If these arguments are correct, when a disjunction φ or ψ does convey the idea that φ and ψ are not both true, it does so by means of an implicature rather than an implication. Moreover, it seems possible to cancel any such implicature by adding a phrase like and maybe both. This possibility of cancellation is a sign that the implicature is of a special kind that Grice distinguished as a conversational implicature. A conversational implicature does not attach to a particular word as do the special implicatures that come with the use of even and but. Instead, it is produced by an interaction between the content of the claim being made and the conversational setting in which it is made. Conversational implicatures may be canceled while implicatures attaching to particular words typically cannot be canceled without lapsing into the sort incoherence exhibited by Even John was laughing, but John always laughs. Although it is not easy to say exactly how conversational implicatures arise in the case of disjunction, it does seem clear that any suggestion that the alternatives are not both true depends on the setting in which the disjunction is asserted. For example, if it was clear to everyone that the speaker’s knowledge of Al’s plans was derived from his responses on the kind of questionnaire described above, Al will visit France or Germany would carry no suggestion that Al would not visit both.
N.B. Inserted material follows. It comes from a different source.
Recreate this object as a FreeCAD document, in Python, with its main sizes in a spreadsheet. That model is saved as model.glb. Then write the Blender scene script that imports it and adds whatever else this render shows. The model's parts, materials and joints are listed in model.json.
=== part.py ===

Of course, to assume that or in English always expresses inclusive disjunction is to not claim that exclusive disjunction cannot be expressed in English. We can, of course, always rule out the possibility that two alternatives are both true if we choose to do so. But, if this is to be done through the truth conditions of what we say (rather than through an implicature), we must rule out the possibility explicitly by, for example, saying something of the form φ or ψ but not both. And, in our notation, we have the following two forms:
Inclusive disjunction | Exclusive disjunction | |
φ ∨ ψ | (φ ∨ ψ) ∧ ¬ (φ ∧ ψ) | |
either φ or ψ
|
both either φ or ψ and not both φ and ψ
|
But, for the remainder of this text, the term disjunction without qualification will always refer to inclusive disjunction—i.e., to the form φ ∨ ψ.